Parts and joints as JSON:
------------------------------

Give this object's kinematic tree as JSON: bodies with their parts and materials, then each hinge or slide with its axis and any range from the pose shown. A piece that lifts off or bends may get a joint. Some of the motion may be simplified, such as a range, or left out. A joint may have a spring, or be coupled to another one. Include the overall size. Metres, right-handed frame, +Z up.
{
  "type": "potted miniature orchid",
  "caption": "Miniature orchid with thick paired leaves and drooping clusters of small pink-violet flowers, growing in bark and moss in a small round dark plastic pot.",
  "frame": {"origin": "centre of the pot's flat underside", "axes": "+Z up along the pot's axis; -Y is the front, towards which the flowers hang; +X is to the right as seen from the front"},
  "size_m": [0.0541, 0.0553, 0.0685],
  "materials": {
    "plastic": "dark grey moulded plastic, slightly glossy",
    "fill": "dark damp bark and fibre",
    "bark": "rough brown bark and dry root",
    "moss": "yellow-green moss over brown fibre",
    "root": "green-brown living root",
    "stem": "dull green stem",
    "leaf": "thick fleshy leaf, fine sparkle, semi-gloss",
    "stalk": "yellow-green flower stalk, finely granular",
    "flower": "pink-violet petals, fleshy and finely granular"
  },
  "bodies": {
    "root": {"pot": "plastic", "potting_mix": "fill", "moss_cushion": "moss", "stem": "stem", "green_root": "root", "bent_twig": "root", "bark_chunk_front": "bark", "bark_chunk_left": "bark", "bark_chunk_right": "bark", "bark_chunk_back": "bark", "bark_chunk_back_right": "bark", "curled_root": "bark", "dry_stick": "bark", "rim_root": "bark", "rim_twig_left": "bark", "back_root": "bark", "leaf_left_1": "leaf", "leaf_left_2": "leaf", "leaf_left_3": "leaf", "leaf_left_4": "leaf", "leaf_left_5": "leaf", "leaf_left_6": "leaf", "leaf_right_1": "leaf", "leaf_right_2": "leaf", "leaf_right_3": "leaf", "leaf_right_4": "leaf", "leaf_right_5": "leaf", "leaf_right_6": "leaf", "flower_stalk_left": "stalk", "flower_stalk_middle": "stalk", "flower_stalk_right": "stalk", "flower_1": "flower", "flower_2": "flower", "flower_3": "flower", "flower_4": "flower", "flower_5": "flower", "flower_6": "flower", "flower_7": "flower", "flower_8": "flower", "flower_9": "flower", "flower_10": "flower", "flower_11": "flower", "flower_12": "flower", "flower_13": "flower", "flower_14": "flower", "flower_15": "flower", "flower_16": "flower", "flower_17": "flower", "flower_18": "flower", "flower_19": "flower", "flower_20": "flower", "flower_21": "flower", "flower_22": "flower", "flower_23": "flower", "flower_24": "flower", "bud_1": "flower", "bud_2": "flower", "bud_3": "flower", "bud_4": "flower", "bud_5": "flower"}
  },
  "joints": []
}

------------------------------

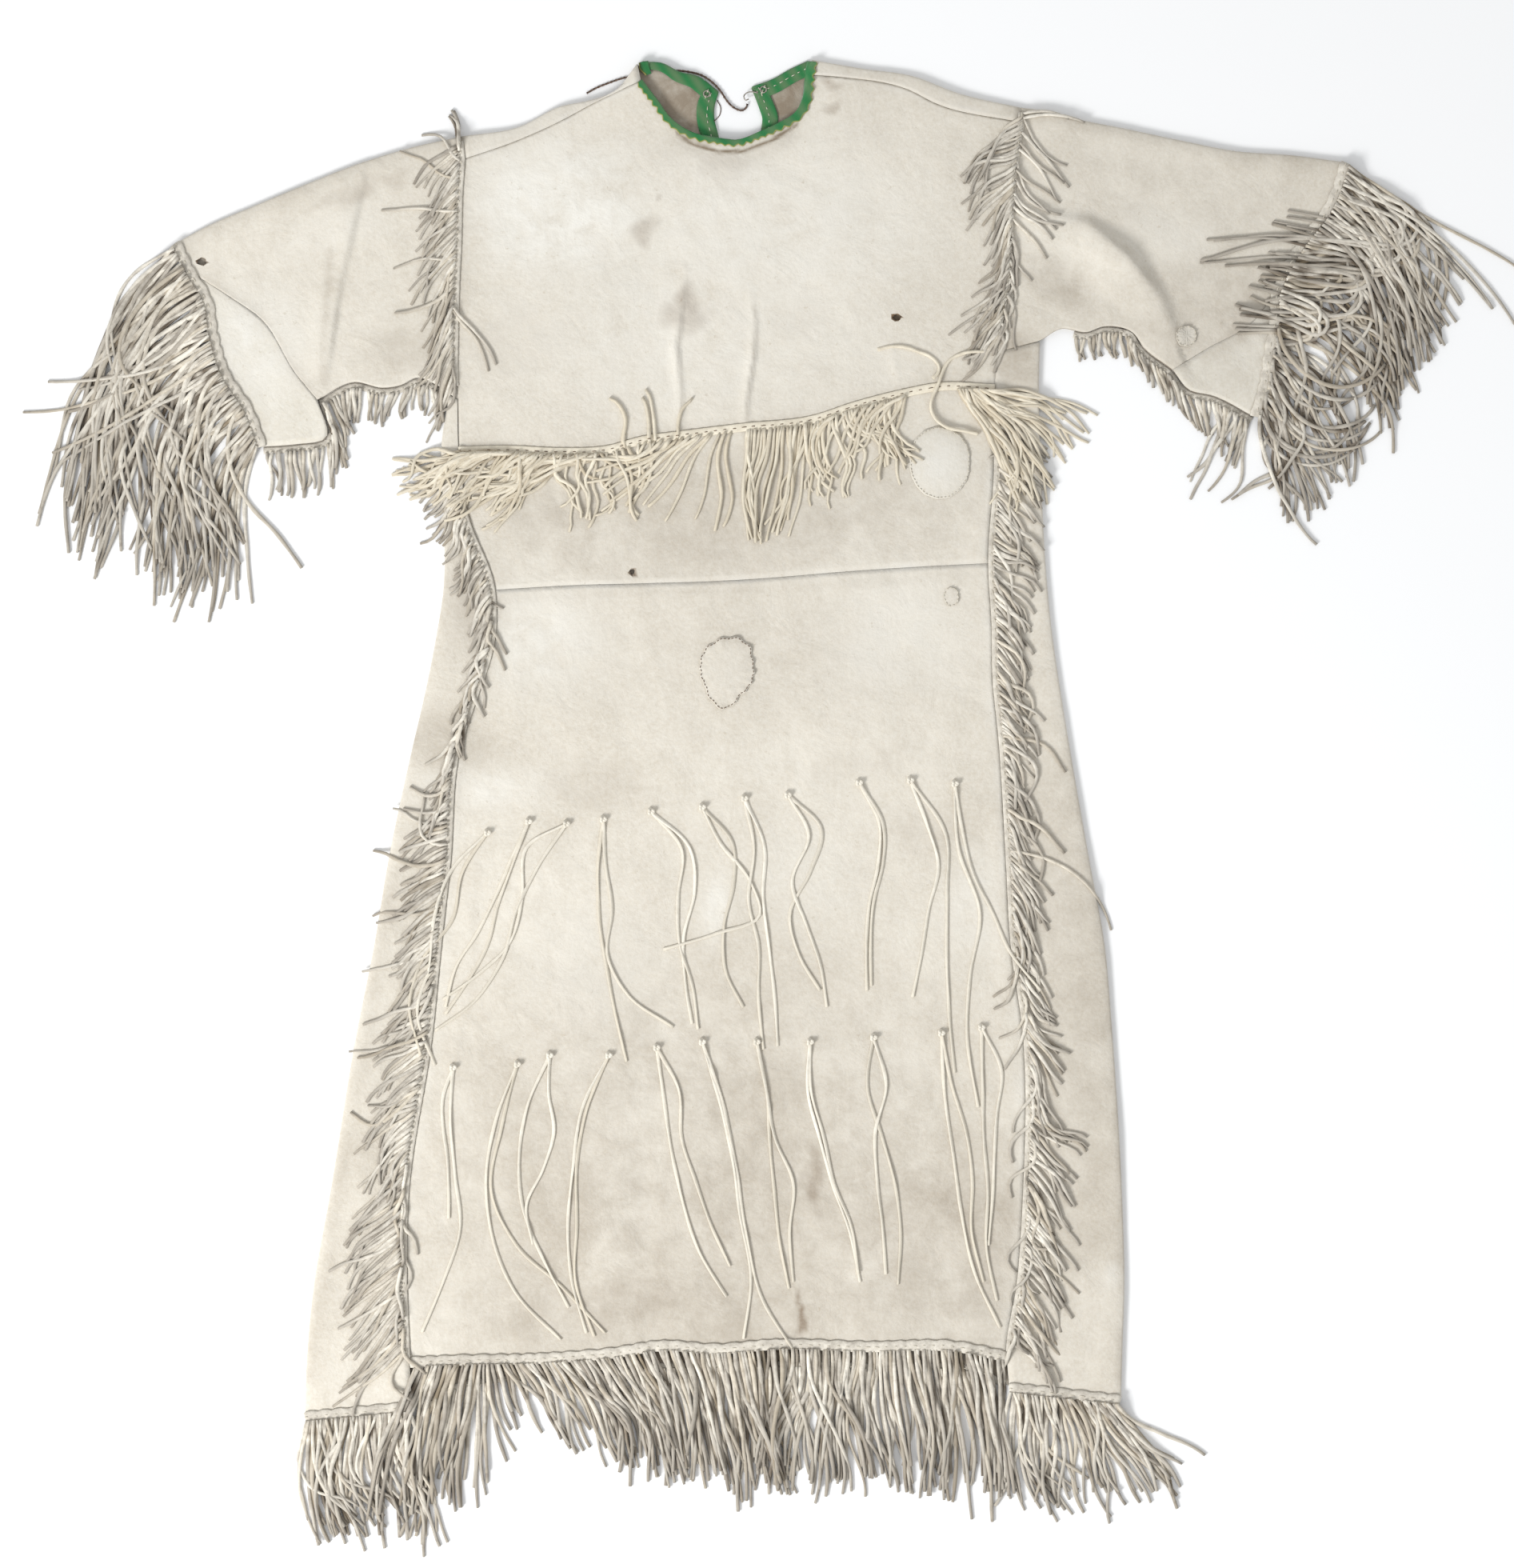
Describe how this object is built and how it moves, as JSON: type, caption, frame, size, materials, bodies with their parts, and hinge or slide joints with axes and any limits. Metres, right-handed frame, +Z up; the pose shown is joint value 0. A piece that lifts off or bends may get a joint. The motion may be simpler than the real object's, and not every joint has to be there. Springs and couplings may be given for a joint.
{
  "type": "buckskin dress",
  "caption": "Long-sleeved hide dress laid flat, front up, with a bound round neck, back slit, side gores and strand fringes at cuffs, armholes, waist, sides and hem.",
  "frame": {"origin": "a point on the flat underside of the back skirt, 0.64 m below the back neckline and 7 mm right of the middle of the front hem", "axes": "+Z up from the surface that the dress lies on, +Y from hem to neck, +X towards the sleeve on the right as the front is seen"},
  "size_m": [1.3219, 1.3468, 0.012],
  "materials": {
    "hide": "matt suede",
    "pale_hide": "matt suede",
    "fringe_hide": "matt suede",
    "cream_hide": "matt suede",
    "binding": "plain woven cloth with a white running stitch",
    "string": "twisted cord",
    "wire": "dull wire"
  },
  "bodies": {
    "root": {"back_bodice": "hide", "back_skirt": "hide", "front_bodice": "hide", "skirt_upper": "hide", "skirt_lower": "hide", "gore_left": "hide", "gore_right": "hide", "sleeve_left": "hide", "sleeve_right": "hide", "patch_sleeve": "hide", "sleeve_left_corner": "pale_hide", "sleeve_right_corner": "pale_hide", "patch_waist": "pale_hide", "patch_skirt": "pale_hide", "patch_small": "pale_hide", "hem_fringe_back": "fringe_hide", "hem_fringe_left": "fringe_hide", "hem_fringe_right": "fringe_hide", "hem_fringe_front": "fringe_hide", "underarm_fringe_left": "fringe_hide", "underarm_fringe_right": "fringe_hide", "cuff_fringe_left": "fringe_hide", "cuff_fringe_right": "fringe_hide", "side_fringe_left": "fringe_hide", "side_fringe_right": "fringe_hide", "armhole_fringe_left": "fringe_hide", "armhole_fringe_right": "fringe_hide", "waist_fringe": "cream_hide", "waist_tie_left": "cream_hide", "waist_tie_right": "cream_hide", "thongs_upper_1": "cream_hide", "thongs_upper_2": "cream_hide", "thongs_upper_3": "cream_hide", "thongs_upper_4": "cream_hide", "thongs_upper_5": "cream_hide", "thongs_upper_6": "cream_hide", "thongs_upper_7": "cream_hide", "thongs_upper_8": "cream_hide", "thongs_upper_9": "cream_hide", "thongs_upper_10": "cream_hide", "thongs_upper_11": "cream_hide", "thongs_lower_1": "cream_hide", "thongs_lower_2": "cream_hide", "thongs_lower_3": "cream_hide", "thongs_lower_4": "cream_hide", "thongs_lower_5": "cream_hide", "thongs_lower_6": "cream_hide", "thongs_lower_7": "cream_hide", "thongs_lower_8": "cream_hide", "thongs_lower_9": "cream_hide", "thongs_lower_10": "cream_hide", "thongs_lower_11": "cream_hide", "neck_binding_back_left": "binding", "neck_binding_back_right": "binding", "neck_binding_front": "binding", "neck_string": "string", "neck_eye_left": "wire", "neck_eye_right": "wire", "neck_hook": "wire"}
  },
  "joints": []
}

------------------------------

Your answer should be a single number: the count of lines holding the word "bodies".

4